At this conference a new generation of youthful movement builders came out of obscurity. Emerging in a special time in which there is an explosion of activity in the fields of alternative media, alternative education and alternatives ways of doing politics, they have accepted the challenge to direct this explosion towards a new movement to transform society.

To begin with, the conference organizers, most of them members of the Detroit Summer Collective, are Generation X activists, in their mid-20s. Using cellphones, emails, the Net, and their imaginations, they created more than 60 workshops, ceremonies and plenaries, convened 150 presenters and 500 participants; found volunteers to transport presenters and staff the registration tables, provided housing/entertainment/literature tables. The 42 page program booklet gives a sense of the magnitude of their achievement,

At the conference young people in their teens and early 20s spoke their minds and hearts freely in raps, workshops, plenary sessions, without arrogance or anger but with the confidence of "works in progress." As Walter Lacey put it in a workshop attended by professional media makers, "Detroit in the 20th century was the birthplace of the military-industrial complex; today we are birthing the new relationships between people that will change all that,"

Participants in earlier AMCs (the first eight met at Bowling Green State University in Ohio) recognized that youth energies and the Detroit setting made this year's conference unique.

Friday's all day Symposium on Popular Education began with my talk on "A Paradigm Shift in Our Concept of Education" and continued with packed workshops. I attended one on "Developing Popular Education Curriculum" facilitated by Ora Wise.
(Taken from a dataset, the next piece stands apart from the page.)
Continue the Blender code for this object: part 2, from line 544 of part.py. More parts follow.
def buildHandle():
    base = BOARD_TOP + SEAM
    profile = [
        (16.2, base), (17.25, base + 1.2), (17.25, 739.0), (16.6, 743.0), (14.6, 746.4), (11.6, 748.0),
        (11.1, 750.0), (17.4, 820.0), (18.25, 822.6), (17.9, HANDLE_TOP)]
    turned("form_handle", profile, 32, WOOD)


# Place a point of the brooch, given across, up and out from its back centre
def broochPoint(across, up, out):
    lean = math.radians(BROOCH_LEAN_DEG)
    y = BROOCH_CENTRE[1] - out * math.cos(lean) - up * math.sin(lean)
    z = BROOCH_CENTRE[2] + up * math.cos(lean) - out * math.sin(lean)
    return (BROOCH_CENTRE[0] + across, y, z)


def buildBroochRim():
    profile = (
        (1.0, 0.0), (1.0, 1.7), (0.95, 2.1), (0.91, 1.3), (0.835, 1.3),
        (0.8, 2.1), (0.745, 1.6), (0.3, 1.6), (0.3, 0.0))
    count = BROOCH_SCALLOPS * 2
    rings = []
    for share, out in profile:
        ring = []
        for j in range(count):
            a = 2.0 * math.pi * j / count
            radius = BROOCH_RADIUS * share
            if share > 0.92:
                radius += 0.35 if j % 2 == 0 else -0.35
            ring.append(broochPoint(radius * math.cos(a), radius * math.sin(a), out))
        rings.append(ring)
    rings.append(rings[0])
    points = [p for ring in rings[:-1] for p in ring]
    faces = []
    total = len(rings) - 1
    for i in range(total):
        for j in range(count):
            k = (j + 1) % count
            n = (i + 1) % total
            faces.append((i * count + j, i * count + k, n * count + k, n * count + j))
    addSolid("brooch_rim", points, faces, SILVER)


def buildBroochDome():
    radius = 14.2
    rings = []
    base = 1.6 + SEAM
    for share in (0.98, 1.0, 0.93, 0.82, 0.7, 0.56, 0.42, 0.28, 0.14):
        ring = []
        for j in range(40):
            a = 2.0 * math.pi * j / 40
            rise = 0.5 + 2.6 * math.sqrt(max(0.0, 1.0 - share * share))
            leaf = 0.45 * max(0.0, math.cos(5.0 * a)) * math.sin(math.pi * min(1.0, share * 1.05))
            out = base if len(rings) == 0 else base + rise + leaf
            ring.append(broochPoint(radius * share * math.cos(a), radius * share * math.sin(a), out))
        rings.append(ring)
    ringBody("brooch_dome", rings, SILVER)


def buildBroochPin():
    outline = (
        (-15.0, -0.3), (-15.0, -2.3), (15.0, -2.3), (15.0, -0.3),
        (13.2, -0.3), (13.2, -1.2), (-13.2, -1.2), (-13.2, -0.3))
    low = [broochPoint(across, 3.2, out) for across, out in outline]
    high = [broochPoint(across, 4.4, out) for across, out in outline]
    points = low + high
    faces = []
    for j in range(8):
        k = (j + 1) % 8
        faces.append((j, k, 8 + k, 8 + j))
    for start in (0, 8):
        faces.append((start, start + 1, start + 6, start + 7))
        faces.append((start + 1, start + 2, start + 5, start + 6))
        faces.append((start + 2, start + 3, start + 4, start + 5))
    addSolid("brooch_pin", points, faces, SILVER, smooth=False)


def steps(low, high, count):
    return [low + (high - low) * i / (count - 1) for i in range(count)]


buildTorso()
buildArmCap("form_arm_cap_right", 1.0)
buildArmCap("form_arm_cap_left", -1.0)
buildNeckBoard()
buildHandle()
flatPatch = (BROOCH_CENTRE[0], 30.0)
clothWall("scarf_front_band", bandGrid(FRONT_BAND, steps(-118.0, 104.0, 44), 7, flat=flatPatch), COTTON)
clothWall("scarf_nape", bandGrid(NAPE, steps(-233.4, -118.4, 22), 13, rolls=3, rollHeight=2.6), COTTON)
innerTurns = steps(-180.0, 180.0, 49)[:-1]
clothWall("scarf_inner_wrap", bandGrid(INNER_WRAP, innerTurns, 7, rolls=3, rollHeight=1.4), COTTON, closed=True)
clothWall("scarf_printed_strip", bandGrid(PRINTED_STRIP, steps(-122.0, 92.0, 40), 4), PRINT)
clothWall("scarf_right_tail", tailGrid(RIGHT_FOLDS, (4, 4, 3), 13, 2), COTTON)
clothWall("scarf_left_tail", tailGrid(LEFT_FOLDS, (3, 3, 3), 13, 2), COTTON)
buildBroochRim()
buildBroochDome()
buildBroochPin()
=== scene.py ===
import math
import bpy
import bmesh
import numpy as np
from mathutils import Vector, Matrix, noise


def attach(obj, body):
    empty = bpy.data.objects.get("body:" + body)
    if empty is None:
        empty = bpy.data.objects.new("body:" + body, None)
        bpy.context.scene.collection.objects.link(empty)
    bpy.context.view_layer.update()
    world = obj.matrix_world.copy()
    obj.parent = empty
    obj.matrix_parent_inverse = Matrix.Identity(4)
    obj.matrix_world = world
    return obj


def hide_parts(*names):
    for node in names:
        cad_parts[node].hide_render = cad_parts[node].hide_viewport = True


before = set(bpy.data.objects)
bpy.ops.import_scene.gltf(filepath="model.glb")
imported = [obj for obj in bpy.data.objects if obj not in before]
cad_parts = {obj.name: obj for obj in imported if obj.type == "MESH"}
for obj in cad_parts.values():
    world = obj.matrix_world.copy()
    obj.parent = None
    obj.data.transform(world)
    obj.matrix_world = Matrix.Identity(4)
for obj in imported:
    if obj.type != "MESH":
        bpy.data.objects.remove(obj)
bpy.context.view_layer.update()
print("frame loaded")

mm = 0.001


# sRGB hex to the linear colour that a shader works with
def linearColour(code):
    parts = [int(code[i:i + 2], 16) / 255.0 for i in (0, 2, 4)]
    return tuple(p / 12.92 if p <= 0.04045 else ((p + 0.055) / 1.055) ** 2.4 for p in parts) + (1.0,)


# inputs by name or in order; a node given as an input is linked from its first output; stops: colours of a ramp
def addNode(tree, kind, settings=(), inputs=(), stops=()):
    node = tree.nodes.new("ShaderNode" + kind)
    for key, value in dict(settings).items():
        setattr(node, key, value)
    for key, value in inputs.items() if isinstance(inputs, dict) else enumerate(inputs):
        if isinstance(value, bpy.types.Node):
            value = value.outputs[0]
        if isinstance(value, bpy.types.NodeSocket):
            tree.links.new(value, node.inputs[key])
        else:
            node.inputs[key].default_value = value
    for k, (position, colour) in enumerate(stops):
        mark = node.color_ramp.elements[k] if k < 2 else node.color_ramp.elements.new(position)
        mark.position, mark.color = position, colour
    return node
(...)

A teacher herself, Ora guided participants, which included many teachers, step by step in developing a curriculum using HipHop and other art forms to link the struggles of high school youth in New York City's multi-ethnic communities to the struggles of the Palestinians and other marginalized peoples.

I especially appreciated Ora's sensitivity to the needs of both students and teachers because I have never forgotten the 1968 Ocean Hill Brownsville struggle in which the mostly black community and mostly Jewish teachers nearly came to blows over who should control the schools.

The participation of women also demonstrated the progress we've made since the 60s.

Aishah Shahidah Simmons showed NO, her film on rape, which took a lot of courage and struggle to make because the black movement for so long insisted that breaking silence on this pain-filled issue would jeopardize community unity.

Habibah Ahmad, who empowers youth through public access TV, showed clips from her film on growing up in an African American Muslim family in New York.

The workshop on Hip Hop and Cooperative Economics, facilitated by Ilana Invincible, also broke new ground. After Hip Hop artists shared their experiences in producing and distributing their own work, participants were challenged to think seriously about how we can begin working cooperatively both to sustain ourselves and to provide models so that in the difficult days ahead cooperation and mutual support, instead of depending on multinational corporations, become the norm in our communities. Breakout groups brainstormed production, distribution and promotion, and plans were made for follow-up.

At the opening ceremony on Friday night, New Yorker Sydette Harry voiced the main lesson of the gathering. "We must start relating to young people as people and not as children because they are the ones who will be deciding our futures."